Coralie ASSAILLY, PhD student in CEISAM CORAIL team, will defend her thesis entitled “Design and evaluation of multivalent bacterial sialidases inhibitors” on December 18th in CEISAM Marie Curie room.
Sialidases (SAs) are expressed by numerous viruses, bacteria and parasites. The catalytic domain (CAT) of bacterial SAs is often flanked with a lectinic domain (CBM) that allows the enzyme to anchor to a sialoside surface for increasing its catalytic efficiency. In this work, we designed multivalent thiosialosides targeting both the CAT and CBM domains of SAs. The inhibitory activity of the designed sialo-clusters was evaluated on pathogenic SAs from S. pneumoniae (NanA), V. cholerae (VcSA) and T. cruzi (TcTS). Strong synergistic effects were observed between NanA and a synthetic poly-thiosialoside, where each grafted sugar unit has an inhibitory potency up to 3000 times higher than a reference monovalent thiosialoside.
An in-depth study of the binding affinity of the multivalent thiosialosides for NanA and the truncated NanA-CAT and NanA-CBM domains was performed by surface plasmon resonance and by a biochip assay. Insight were provided in the binding mode operating. Then, we developed multivalent compounds based on a more potent inhibitor of the CAT domain, the 2-deoxy-2,3-dehydro-N-acetylneuraminic acid (DANA). Some poly-DANA showed inhibitory levels of the enzymatic activity in the subnanomolar range when assessed against NanA, NanA-CAT or the SA from the commensal bacterium B. thetaiotaomicron (BtSA).
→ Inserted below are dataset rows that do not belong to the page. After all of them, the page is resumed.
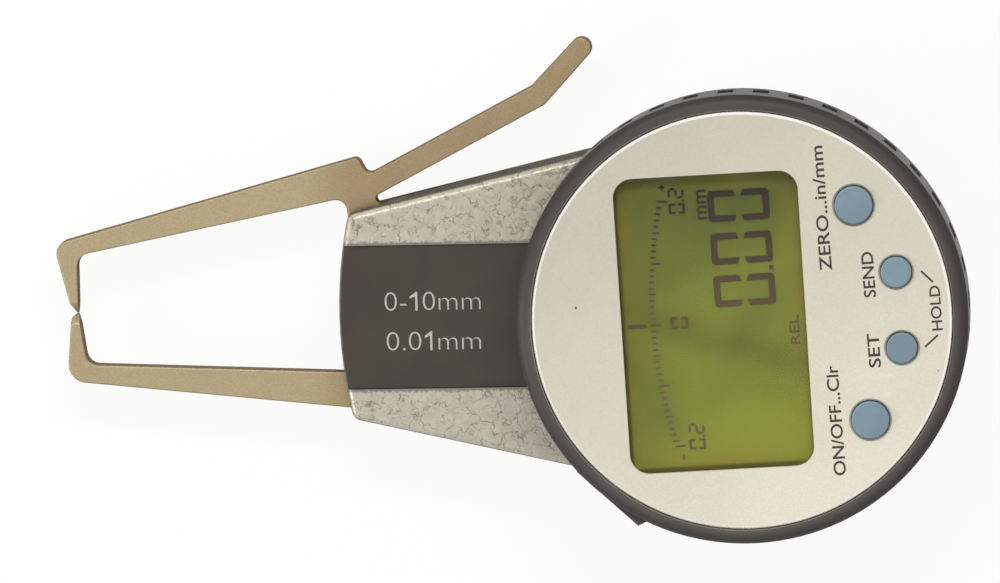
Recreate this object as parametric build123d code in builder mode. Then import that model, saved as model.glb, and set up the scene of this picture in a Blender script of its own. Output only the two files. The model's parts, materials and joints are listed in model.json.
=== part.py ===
from build123d import *
from math import acos, asin, atan2, cos, degrees, hypot, pi, radians, sin, sqrt, tan
import os

# Digital external caliper gauge for wall thicknesses from 0 to 10 mm.
# X runs along the handle with the jaws at -X, Z points out of the display, and the
# origin lies on the rear cover under the axis of the display. Millimetres.

os.makedirs("parts", exist_ok=True)

# Clearances
RUN_FIT = 0.05          # radial play of a shaft in its bush
PRESS_FIT = 0.01        # radial play left between two pieces that are fixed together
LOCATE = 0.1            # play of a piece laid in its recess
MOVE_GAP = 0.3          # air between a moving piece and a wall

# Tapered housing
HOUSING_T = 10.0
BASE_R = 25.4           # round end under the display
NOSE_REACH = 54.5       # from the display axis to the middle of the nose
NOSE_HALF = 13.44       # half width of the neck, level with the middle of the nose
NOSE_R = 62.0
NOSE_CORNER_R = 1.4
SIDE_WALL = 1.8
FRONT_WALL = 1.5
FRONT_EDGE_R = 1.0
REAR_EDGE_R = 0.6
COVER_T = 1.5
COVER_LEDGE = 0.8
NECK_SCREW_BACK = 7.45  # the cover's screws in the neck, from the encoder's axis to the nose
BASE_SCREW_BACK = 3.96  # the ones under the display, from the battery's middle to the nose
NOSE_SCREW_IN = 4.3     # the one in the nose
LABEL_W = 19.4
LABEL_T = 0.3
LABEL_SUNK = 0.35       # the label lies this far below the painted front
LABEL_END = 21.0        # right end of its recess, from the display axis

# Jaws
ARM_T = 2.5
ARM_Z = 3.75            # back of the jaw plates above the rear of the housing
JAW_REACH = 35.7        # from the nose to the measuring tips
TIP_Y = 0.68
TIP_GAP = 0.05          # the tips at zero, a hair of light apart
TIP_EDGE = 0.3          # length of the ground edge
TIP_FACET = 1.35        # height of the facets that form it
MOVING_FINGER = 7.84    # from the tip up to the inner corner of the moving jaw
MOVING_BACK = 9.4       # the same to the outer corner
MOVING_OUT = 2.96       # how far that corner lies beyond the tip
MOVING_TIP_IN = 0.2     # from the tip to its inner corner, towards the housing
MOVING_TIP_OUT = 0.96   # from the tip to the top of its facet, away from the housing
FIXED_FINGER = 7.0      # from the tip down to the inner corner of the fixed jaw
FIXED_BACK = 9.14
FIXED_OUT = 1.65
FIXED_TIP_IN = 1.11
FIXED_TIP_OUT = 0.85
JAW_INNER_R = 1.8
JAW_OUTER_R = 1.9
FIXED_OUTER_R = 2.5
NECK_TOP_R = 1.5
NOTCH_R = 0.9
NECK_RIGHT_R = 0.6
LEVER_W = 3.0
LEVER_SLOPE = 27.3
LEVER_LEN = 23.3
LEVER_TIP_W = 2.8
LEVER_TIP_SLOPE = 46.6
LEVER_TIP_LEN = 8.6
NOTCH_BACK = 2.0        # length of the lever's edges behind its start, above
NECK_BACK = 2.75        # and below
SWEEP = 14.1            # opening of the moving jaw, degrees

# Roots of the jaws: how far each point lies in from the nose, and outside the neck's side
NECK_TOP_AT = (0.95, 2.09)
NECK_LOW_AT = (1.35, -1.35)
WEB_LEFT_AT = (3.2, -3.58)
WEB_RIGHT_AT = (7.9, -3.07)
BEAM_END_AT = (2.79, 7.1)
LEVER_START_AT = (6.5, 3.39)
FOOT_IN = 3.2           # the foot of the fixed jaw starts here, in from the nose
FOOT_LEN = 10.3
FOOT_W = 6.2            # from the neck's side to the inner edge, at the foot's start
FIXED_SLOT_IN = 1.4     # where the back of the fixed jaw leaves the housing
FIXED_SLOT_WALL = 1.05  # casting left between the neck's side and that back
CLAMP_SCREWS_IN = (6.6, 11.4)
CLAMP_DOWELS_IN = (4.3, 9.0)
CLAMP_W = 4.85          # from the neck's side to the line of the screws and dowels

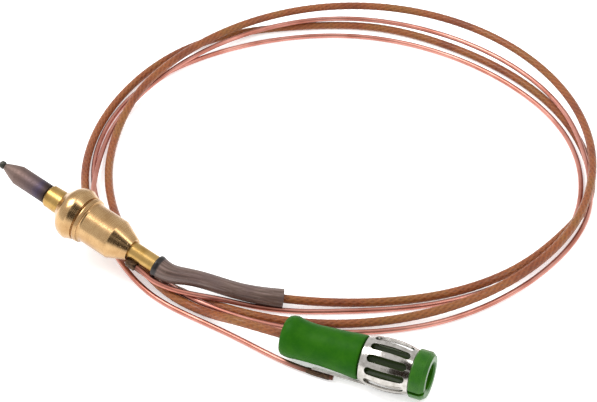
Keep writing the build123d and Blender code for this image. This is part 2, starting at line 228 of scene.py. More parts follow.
def extend(line, points):
    """Adds the two end points that the bar's flat ends give, along the end tangents."""
    ends = []
    for end, inner in ((line[0], line[3]), (line[-1], line[-4])):
        tangent = (end - inner) / np.linalg.norm(end - inner)
        near = points[np.linalg.norm(points - end, axis=1) < END_REACH]
        ends.append(end + tangent * max(0.1, float(((near - end) @ tangent).max())))
    return np.vstack([ends[0], line, ends[1]])


# ------------------------------------------------------------------ mesh building
def tangents(line):
    """Unit tangent at each point of a line."""
    t = np.gradient(line, axis=0)
    return t / np.linalg.norm(t, axis=1)[:, None]


def frames(line):
    """Two unit directions across a line at each point, carried along without twist."""
    t = tangents(line)
    first = np.cross(t[0], [0.0, 0.0, 1.0])
    across = [first / np.linalg.norm(first)]
    for k in range(1, len(line)):
        v = across[-1] - t[k] * np.dot(across[-1], t[k])
        across.append(v / np.linalg.norm(v))
    across = np.array(across)
    return across, np.cross(t, across)


def new_mesh(name, points, faces, uvs=None):
    """Mesh object from points in millimetres; uvs holds one pair for each face corner."""
    mesh = bpy.data.meshes.new(name)
    mesh.from_pydata((np.asarray(points) * MM).tolist(), [], faces)
    if uvs is not None:
        layer = mesh.uv_layers.new(name="UVMap")
        layer.data.foreach_set("uv", np.asarray(uvs, dtype=np.float32).ravel())
    mesh.polygons.foreach_set("use_smooth", [True] * len(mesh.polygons))
    mesh.update()
    mesh.validate()
    obj = bpy.data.objects.new(name, mesh)
    bpy.context.scene.collection.objects.link(obj)
    return obj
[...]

Binding assays, molecular modeling studies, and crystallographic experiments suggest that this synergistic interactions probably occurs exclusively in the CAT and not the CBM domain. Altogether, these results suggest the interest of using the concept of multivalency to strongly inhibit the binding potency, and the catalytic activity of pathogenic SAs.